What, then, of all the wool that must come from a nearly 70 head flock? The sheep are shorn once a year, and produce an abundance of wool that may be best suited for felting or bedding. Quick access to wool mills has not been easy, meaning the Weirauchs would have to drive hours in order to have their wool processed, which is not easily done given their busy schedules. Carleen would like to see the growth of regional infrastructure for processing wool, and envisions investing in a small felting machine that could be shared between various local wool producers. She has had blankets made in the past, and a sleeping bag-esque cozy that one could wrap up in while sitting on the couch on cold nights. The wool and the vision are there; the machinery is currently lacking, but hopefully it will only be a matter of time until local wool processing is more realizable.

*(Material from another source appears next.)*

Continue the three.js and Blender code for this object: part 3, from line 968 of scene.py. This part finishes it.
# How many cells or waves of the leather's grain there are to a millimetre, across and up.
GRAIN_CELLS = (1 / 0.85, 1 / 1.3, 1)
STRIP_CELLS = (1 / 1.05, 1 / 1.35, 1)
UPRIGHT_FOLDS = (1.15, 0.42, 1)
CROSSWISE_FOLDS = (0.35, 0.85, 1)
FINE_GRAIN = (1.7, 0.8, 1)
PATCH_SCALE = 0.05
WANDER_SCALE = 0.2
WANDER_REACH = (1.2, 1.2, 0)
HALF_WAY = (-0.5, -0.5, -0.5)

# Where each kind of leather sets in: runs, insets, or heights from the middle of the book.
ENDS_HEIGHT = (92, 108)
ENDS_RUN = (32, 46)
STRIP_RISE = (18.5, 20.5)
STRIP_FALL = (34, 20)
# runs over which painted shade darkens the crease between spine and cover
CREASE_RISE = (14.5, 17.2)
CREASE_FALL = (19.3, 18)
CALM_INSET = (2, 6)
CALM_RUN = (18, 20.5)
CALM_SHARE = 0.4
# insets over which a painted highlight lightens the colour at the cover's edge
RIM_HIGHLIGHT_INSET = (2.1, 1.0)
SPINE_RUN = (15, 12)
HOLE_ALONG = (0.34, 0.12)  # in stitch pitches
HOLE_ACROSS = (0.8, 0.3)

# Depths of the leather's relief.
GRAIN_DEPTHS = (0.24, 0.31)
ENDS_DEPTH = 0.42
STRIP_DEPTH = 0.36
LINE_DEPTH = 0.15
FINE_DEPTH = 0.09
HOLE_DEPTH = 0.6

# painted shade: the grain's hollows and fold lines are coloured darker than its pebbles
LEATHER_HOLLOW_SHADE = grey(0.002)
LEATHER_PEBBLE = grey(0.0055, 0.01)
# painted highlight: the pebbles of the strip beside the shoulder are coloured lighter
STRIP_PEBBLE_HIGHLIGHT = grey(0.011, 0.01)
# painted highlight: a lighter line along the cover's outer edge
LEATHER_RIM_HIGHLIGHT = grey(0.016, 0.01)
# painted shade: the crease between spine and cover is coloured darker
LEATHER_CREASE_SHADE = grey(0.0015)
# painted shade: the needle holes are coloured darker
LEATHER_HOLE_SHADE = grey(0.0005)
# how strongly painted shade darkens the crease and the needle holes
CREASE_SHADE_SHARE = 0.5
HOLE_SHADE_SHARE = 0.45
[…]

As Carleen put it, “So much of how you manage animals has to do with your own set of restrictions.” The same can be said of life at large: much of how we each make our way is defined by our personal and historical restrictions. Given the current constraints we are collectively working with, Carleen and Joel’s humane and sustainable operation does a fine job of tending land, animals and people with respect and care. The motivating force behind their efforts can be summed up plainly: states Carleen, “We’re still yearning to make amazing cheese.” With such a simple motivating force, it’s no wonder they’re able to do just that.
If you’ve yet to try Weirauch Farm & Creamery’s products, you can find them at the following farmer’s markets: Downtown Berkeley, Saturdays 10am-3pm; Marin Civic Center, San Rafael, Sundays 8am-1pm; and North Berkeley, Thursdays 3pm-7pm; as well as select grocers throughout the San Francisco Bay Area.